- **WHAT TO DO**: Write out all lines holding the word "object".

───── RAW RECORDS ─────

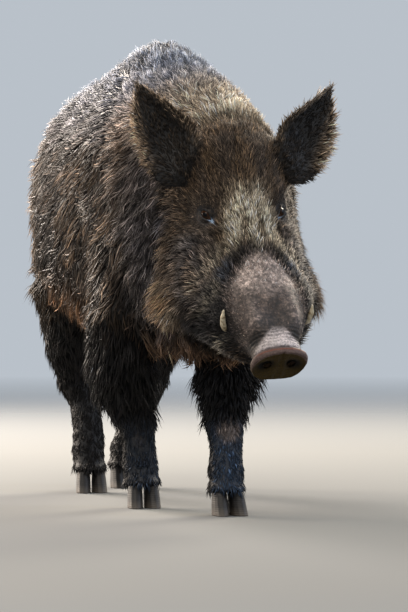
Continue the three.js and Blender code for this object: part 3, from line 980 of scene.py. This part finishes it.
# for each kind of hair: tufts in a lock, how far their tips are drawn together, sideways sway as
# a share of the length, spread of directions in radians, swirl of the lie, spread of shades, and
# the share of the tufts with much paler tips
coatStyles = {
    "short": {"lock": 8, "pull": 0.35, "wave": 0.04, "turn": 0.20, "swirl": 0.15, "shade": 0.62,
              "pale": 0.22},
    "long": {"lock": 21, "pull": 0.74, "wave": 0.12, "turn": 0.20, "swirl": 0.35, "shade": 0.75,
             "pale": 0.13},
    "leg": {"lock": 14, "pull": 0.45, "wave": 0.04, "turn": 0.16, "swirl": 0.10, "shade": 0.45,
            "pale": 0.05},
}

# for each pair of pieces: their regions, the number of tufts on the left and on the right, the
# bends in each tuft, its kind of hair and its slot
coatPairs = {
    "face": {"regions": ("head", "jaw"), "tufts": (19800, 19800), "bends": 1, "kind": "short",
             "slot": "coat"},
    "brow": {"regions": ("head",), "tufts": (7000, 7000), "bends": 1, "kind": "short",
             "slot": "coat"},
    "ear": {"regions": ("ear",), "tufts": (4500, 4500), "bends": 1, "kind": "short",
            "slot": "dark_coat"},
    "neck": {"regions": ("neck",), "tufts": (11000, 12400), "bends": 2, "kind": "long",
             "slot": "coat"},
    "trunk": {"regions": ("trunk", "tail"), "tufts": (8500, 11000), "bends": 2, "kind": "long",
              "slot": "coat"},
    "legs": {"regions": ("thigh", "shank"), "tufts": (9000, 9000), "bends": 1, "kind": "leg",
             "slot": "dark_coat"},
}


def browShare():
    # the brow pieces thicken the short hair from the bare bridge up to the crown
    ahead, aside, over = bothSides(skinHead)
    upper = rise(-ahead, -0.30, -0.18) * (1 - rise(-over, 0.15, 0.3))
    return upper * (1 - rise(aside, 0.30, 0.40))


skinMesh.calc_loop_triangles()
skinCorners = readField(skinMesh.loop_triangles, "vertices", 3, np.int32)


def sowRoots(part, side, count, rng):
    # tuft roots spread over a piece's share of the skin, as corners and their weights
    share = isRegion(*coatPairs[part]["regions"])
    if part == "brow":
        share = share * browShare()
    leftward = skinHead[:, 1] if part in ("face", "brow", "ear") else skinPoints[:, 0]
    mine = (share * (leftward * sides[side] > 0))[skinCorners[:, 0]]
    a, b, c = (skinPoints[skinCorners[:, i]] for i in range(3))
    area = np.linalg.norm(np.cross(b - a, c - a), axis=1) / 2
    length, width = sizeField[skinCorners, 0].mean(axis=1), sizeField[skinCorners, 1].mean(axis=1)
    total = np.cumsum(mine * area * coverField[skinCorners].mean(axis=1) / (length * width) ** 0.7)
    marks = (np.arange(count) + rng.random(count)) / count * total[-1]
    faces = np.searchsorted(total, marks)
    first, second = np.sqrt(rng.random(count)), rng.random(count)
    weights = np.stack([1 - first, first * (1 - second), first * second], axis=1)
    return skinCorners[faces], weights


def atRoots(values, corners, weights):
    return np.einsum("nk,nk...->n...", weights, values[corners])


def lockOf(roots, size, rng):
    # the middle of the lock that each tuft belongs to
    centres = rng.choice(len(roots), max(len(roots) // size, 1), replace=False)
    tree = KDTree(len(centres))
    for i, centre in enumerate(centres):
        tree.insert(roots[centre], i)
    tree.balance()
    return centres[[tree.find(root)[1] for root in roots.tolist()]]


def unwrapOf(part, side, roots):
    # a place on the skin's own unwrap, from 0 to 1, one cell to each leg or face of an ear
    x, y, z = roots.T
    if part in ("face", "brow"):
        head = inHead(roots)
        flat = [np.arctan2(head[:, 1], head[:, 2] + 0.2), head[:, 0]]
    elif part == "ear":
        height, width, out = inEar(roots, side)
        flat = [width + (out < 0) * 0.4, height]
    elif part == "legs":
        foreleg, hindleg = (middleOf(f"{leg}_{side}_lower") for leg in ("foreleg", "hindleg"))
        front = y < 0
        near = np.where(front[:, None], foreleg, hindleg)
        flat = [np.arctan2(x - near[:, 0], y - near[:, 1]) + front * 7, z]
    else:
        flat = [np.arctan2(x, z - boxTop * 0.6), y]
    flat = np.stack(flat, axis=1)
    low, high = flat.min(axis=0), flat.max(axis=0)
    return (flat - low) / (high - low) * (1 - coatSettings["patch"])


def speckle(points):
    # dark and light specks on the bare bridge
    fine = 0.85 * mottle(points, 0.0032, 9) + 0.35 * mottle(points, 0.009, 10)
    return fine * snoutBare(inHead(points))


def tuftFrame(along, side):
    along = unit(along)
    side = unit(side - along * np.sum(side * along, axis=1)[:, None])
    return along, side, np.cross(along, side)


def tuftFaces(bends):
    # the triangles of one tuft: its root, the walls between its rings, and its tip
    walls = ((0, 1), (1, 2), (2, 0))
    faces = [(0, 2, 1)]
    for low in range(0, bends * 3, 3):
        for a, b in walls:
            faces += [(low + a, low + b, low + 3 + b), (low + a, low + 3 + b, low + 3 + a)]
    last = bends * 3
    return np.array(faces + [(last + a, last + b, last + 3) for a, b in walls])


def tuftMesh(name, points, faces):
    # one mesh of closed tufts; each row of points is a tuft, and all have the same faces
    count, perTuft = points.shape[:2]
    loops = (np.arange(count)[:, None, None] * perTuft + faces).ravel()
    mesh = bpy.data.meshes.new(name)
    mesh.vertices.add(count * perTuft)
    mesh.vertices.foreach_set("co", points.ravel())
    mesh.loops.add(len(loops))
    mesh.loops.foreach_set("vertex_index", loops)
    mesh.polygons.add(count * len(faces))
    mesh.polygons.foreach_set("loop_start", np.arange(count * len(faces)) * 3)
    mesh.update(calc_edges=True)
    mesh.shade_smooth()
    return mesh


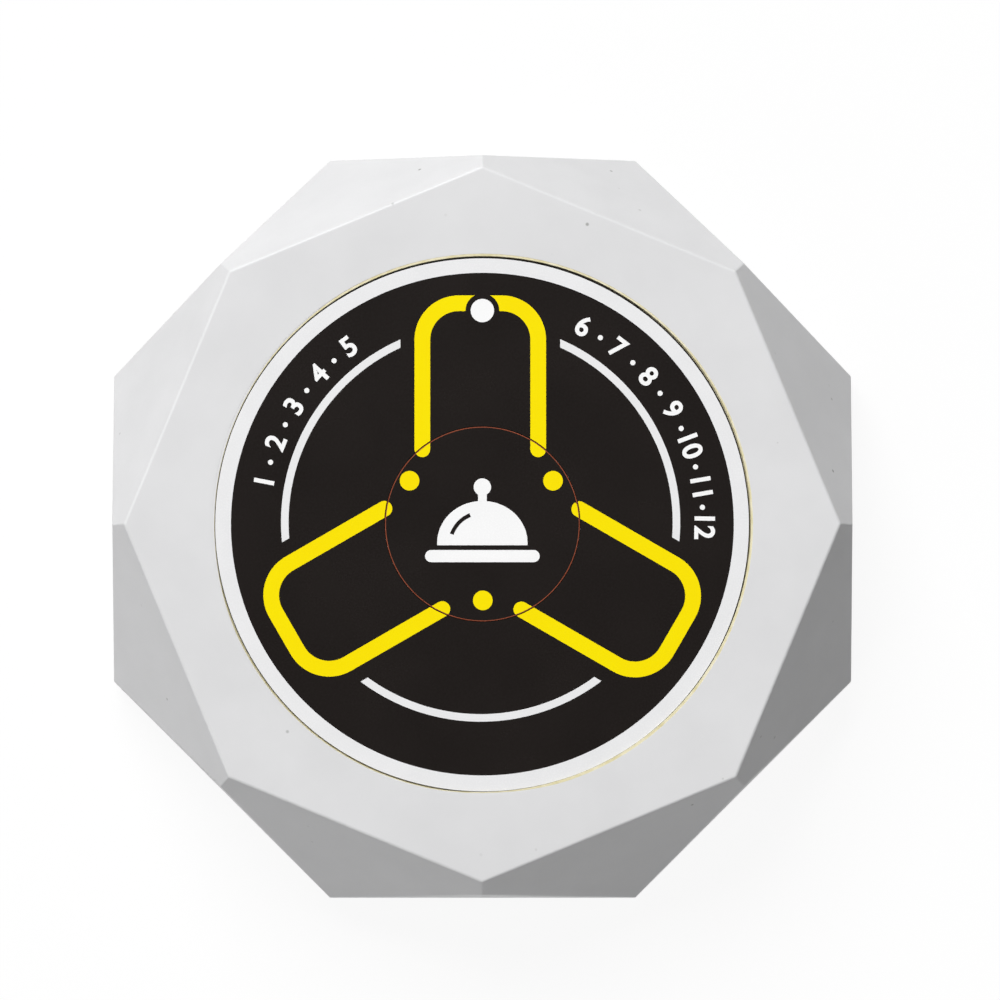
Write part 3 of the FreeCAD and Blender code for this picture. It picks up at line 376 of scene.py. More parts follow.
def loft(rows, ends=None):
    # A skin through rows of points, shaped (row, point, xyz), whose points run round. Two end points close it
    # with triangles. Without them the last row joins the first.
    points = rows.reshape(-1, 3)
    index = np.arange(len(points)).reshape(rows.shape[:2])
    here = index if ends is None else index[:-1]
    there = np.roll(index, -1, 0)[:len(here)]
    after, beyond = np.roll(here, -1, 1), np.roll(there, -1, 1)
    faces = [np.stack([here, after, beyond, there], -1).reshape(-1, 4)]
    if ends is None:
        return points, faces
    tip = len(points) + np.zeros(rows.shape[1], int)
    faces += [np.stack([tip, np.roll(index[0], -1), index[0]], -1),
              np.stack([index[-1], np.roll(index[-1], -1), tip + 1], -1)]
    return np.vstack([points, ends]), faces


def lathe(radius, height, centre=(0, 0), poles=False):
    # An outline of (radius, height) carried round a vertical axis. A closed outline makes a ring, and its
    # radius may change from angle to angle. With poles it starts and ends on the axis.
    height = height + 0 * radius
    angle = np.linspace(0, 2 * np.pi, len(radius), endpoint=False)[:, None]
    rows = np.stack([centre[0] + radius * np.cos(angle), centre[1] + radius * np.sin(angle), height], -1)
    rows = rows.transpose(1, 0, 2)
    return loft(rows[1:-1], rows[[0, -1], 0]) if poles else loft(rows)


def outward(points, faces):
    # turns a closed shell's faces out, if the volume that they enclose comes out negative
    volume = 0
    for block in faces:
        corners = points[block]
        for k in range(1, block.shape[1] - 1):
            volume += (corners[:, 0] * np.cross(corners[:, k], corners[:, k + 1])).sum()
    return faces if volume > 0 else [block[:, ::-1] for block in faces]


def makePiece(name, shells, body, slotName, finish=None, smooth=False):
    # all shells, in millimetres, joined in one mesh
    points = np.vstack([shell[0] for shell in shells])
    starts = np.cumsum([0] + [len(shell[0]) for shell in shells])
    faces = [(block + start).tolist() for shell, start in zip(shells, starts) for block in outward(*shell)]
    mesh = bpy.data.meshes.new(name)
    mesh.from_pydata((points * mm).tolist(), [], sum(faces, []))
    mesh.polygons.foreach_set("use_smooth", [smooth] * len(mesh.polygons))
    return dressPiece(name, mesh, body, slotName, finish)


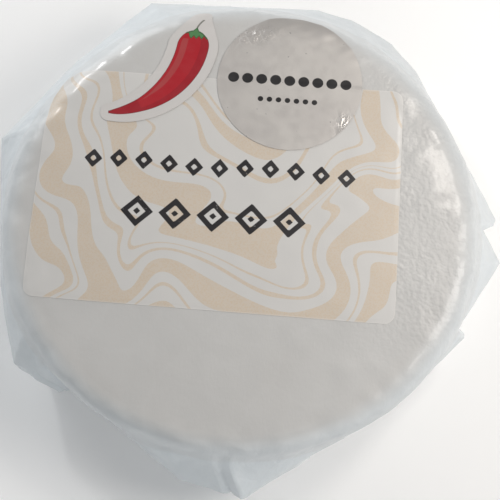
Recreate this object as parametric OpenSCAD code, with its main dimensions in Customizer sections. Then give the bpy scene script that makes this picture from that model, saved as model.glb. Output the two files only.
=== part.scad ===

─────

- **EXERCISE RESPONSE**:
Continue the three.js and Blender code for this object: part 3, from line 980 of scene.py. This part finishes it.
Recreate this object as parametric OpenSCAD code, with its main dimensions in Customizer sections. Then give the bpy scene script that makes this picture from that model, saved as model.glb. Output the two files only.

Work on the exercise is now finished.